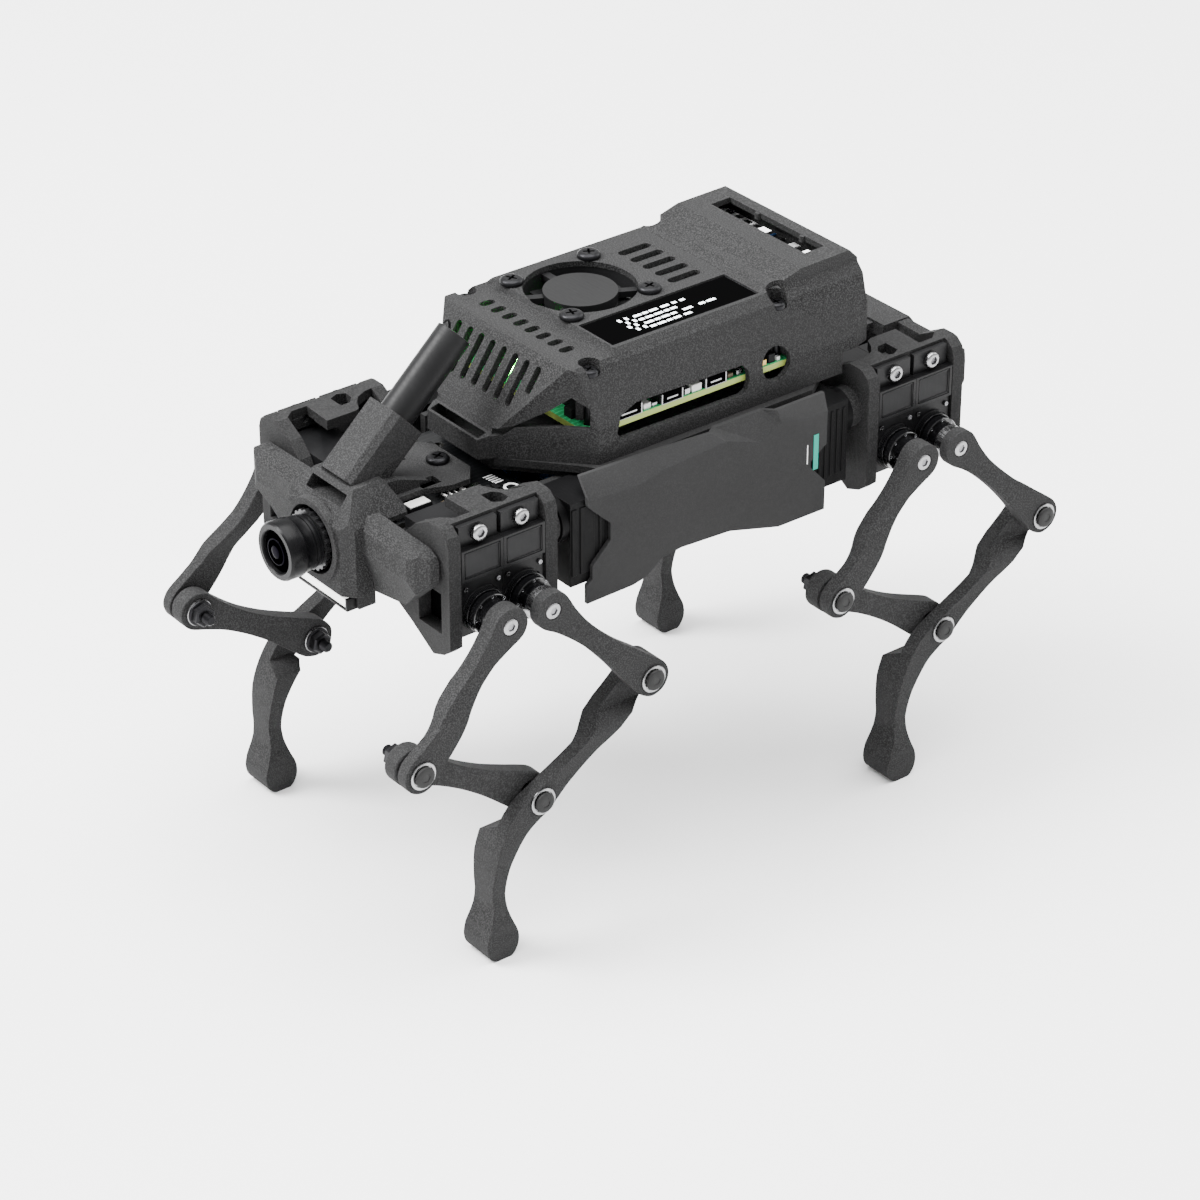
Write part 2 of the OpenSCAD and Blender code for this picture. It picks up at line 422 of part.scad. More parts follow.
module case_screws() color(bolt_c) body() {
  for (x = [-12, 12]) for (y = [-12, 12]) pan_screw([fan_c[0] + x, fan_c[1] + y], deck_z + 0.02, 3, 8);
  for (x = [-24.5, 24.5]) for (y = [-28, 30]) pan_screw([x, y], 132.65, 2.3, 22);
  rod_z(108.02, 109.4, [0, -55], 2.9, 32);
  rod_z(101.2, 108.1, [0, -55], 1, 24);
  rod_z(108.02, 109.4, [0, 55], 2.9, 32);
  rod_z(101.2, 108.1, [0, 55], 1, 24);
}

// ================= named nodes of the four legs =================
module front_left_hip_bracket() color(print_c) leg("left", "front") hip_bracket("front");
module front_right_hip_bracket() color(print_c) leg("right", "front") hip_bracket("front");
module rear_left_hip_bracket() color(print_c) leg("left", "rear") hip_bracket("rear");
module rear_right_hip_bracket() color(print_c) leg("right", "rear") hip_bracket("rear");
module front_left_leg_servos() color(servo_c) leg("left", "front") leg_servos();
module front_right_leg_servos() color(servo_c) leg("right", "front") leg_servos();
module rear_left_leg_servos() color(servo_c) leg("left", "rear") leg_servos();
module rear_right_leg_servos() color(servo_c) leg("right", "rear") leg_servos();
module front_left_thigh() color(print_c) leg("left", "front") thigh_link();
module front_right_thigh() color(print_c) leg("right", "front") thigh_link();
module rear_left_thigh() color(print_c) leg("left", "rear") thigh_link();
module rear_right_thigh() color(print_c) leg("right", "rear") thigh_link();
module front_left_thigh_hub() color(steel_c) leg("left", "front") thigh_hub();
module front_right_thigh_hub() color(steel_c) leg("right", "front") thigh_hub();
module rear_left_thigh_hub() color(steel_c) leg("left", "rear") thigh_hub();
module rear_right_thigh_hub() color(steel_c) leg("right", "rear") thigh_hub();
module front_left_rear_link() color(print_c) leg("left", "front") rear_link();
module front_right_rear_link() color(print_c) leg("right", "front") rear_link();
module rear_left_rear_link() color(print_c) leg("left", "rear") rear_link();
module rear_right_rear_link() color(print_c) leg("right", "rear") rear_link();
module front_left_rear_hub() color(steel_c) leg("left", "front") rear_hub();
module front_right_rear_hub() color(steel_c) leg("right", "front") rear_hub();
module rear_left_rear_hub() color(steel_c) leg("left", "rear") rear_hub();
module rear_right_rear_hub() color(steel_c) leg("right", "rear") rear_hub();
module front_left_knee_bolt() color(bolt_c) leg("left", "front") knee_bolt();
module front_right_knee_bolt() color(bolt_c) leg("right", "front") knee_bolt();
module rear_left_knee_bolt() color(bolt_c) leg("left", "rear") knee_bolt();
module rear_right_knee_bolt() color(bolt_c) leg("right", "rear") knee_bolt();
module front_left_knee_link() color(print_c) leg("left", "front") knee_link();
module front_right_knee_link() color(print_c) leg("right", "front") knee_link();
module rear_left_knee_link() color(print_c) leg("left", "rear") knee_link();
module rear_right_knee_link() color(print_c) leg("right", "rear") knee_link();
module front_left_elbow_bolt() color(bolt_c) leg("left", "front") elbow_bolt();
module front_right_elbow_bolt() color(bolt_c) leg("right", "front") elbow_bolt();
module rear_left_elbow_bolt() color(bolt_c) leg("left", "rear") elbow_bolt();
module rear_right_elbow_bolt() color(bolt_c) leg("right", "rear") elbow_bolt();
module front_left_shin() color(print_c) leg("left", "front") shin_link();
module front_right_shin() color(print_c) leg("right", "front") shin_link();
module rear_left_shin() color(print_c) leg("left", "rear") shin_link();
module rear_right_shin() color(print_c) leg("right", "rear") shin_link();
module front_left_shin_bolt() color(bolt_c) leg("left", "front") shin_bolt();
module front_right_shin_bolt() color(bolt_c) leg("right", "front") shin_bolt();
module rear_left_shin_bolt() color(bolt_c) leg("left", "rear") shin_bolt();
module rear_right_shin_bolt() color(bolt_c) leg("right", "rear") shin_bolt();

chassis_frame();
side_armor();
hip_servos();
control_board();
battery_pack();
head_shell();
tail_frame();
camera_module();
light_bar();
neck_tube();
top_case();
computer_board();
fan_frame();
fan_rotor();
display_panel();
case_screws();
front_left_hip_bracket();
front_left_leg_servos();
front_left_thigh();
front_left_thigh_hub();
front_left_rear_link();
front_left_rear_hub();
front_left_knee_bolt();
front_left_knee_link();
front_left_elbow_bolt();
front_left_shin();
front_left_shin_bolt();
front_right_hip_bracket();
front_right_leg_servos();
front_right_thigh();
front_right_thigh_hub();
front_right_rear_link();
front_right_rear_hub();
front_right_knee_bolt();
front_right_knee_link();
front_right_elbow_bolt();
front_right_shin();
front_right_shin_bolt();
rear_left_hip_bracket();
rear_left_leg_servos();
rear_left_thigh();
rear_left_thigh_hub();
rear_left_rear_link();
rear_left_rear_hub();
rear_left_knee_bolt();
rear_left_knee_link();
rear_left_elbow_bolt();
rear_left_shin();
rear_left_shin_bolt();
rear_right_hip_bracket();
rear_right_leg_servos();
rear_right_thigh();
rear_right_thigh_hub();
rear_right_rear_link();
rear_right_rear_hub();
rear_right_knee_bolt();
rear_right_knee_link();
rear_right_elbow_bolt();
rear_right_shin();
rear_right_shin_bolt();
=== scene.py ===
import json, math
import bpy, bmesh
from mathutils import Matrix, Vector
from mathutils.geometry import tessellate_polygon


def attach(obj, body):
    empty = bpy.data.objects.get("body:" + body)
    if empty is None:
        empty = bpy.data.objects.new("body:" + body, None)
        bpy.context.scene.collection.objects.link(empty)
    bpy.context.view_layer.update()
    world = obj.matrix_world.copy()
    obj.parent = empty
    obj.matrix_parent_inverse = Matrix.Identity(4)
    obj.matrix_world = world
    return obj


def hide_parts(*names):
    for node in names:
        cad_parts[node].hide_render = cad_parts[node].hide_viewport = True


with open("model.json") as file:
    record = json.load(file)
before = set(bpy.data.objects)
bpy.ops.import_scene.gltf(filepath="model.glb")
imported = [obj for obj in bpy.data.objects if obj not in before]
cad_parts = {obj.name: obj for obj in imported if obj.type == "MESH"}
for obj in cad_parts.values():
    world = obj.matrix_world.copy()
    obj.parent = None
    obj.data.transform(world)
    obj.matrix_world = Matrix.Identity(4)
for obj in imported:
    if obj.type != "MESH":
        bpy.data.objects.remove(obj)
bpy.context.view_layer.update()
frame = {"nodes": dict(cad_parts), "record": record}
rec = frame["record"]
MM = 0.001
YO = -0.65


def rad(a):
    return math.radians(a)


# ------------------------------------------------------------------ camera
az, el = rad(51.84), rad(30.609)
back = Vector((math.sin(az) * math.cos(el), -math.cos(az) * math.cos(el), math.sin(el)))
cam_data = bpy.data.cameras.new("camera")
cam = bpy.data.objects.new("camera", cam_data)
bpy.context.scene.collection.objects.link(cam)
cam.location = (0.687628, -0.546423, 0.568286)
cam.rotation_euler = (-back).to_track_quat("-Z", "Y").to_euler()
cam_data.sensor_width = 36.0
cam_data.lens = 119.96
cam_data.clip_start = 0.05
cam_data.clip_end = 20
bpy.context.scene.camera = cam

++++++

The problem =
Exactly as written, return the lines from the line containing "chassis_frame();" through the line containing "in imported if", both included.

Exercise response =
chassis_frame();
side_armor();
hip_servos();
control_board();
battery_pack();
head_shell();
tail_frame();
camera_module();
light_bar();
neck_tube();
top_case();
computer_board();
fan_frame();
fan_rotor();
display_panel();
case_screws();
front_left_hip_bracket();
front_left_leg_servos();
front_left_thigh();
front_left_thigh_hub();
front_left_rear_link();
front_left_rear_hub();
front_left_knee_bolt();
front_left_knee_link();
front_left_elbow_bolt();
front_left_shin();
front_left_shin_bolt();
front_right_hip_bracket();
front_right_leg_servos();
front_right_thigh();
front_right_thigh_hub();
front_right_rear_link();
front_right_rear_hub();
front_right_knee_bolt();
front_right_knee_link();
front_right_elbow_bolt();
front_right_shin();
front_right_shin_bolt();
rear_left_hip_bracket();
rear_left_leg_servos();
rear_left_thigh();
rear_left_thigh_hub();
rear_left_rear_link();
rear_left_rear_hub();
rear_left_knee_bolt();
rear_left_knee_link();
rear_left_elbow_bolt();
rear_left_shin();
rear_left_shin_bolt();
rear_right_hip_bracket();
rear_right_leg_servos();
rear_right_thigh();
rear_right_thigh_hub();
rear_right_rear_link();
rear_right_rear_hub();
rear_right_knee_bolt();
rear_right_knee_link();
rear_right_elbow_bolt();
rear_right_shin();
rear_right_shin_bolt();
=== scene.py ===
import json, math
import bpy, bmesh
from mathutils import Matrix, Vector
from mathutils.geometry import tessellate_polygon


def attach(obj, body):
    empty = bpy.data.objects.get("body:" + body)
    if empty is None:
        empty = bpy.data.objects.new("body:" + body, None)
        bpy.context.scene.collection.objects.link(empty)
    bpy.context.view_layer.update()
    world = obj.matrix_world.copy()
    obj.parent = empty
    obj.matrix_parent_inverse = Matrix.Identity(4)
    obj.matrix_world = world
    return obj


def hide_parts(*names):
    for node in names:
        cad_parts[node].hide_render = cad_parts[node].hide_viewport = True


with open("model.json") as file:
    record = json.load(file)
before = set(bpy.data.objects)
bpy.ops.import_scene.gltf(filepath="model.glb")
imported = [obj for obj in bpy.data.objects if obj not in before]
cad_parts = {obj.name: obj for obj in imported if obj.type == "MESH"}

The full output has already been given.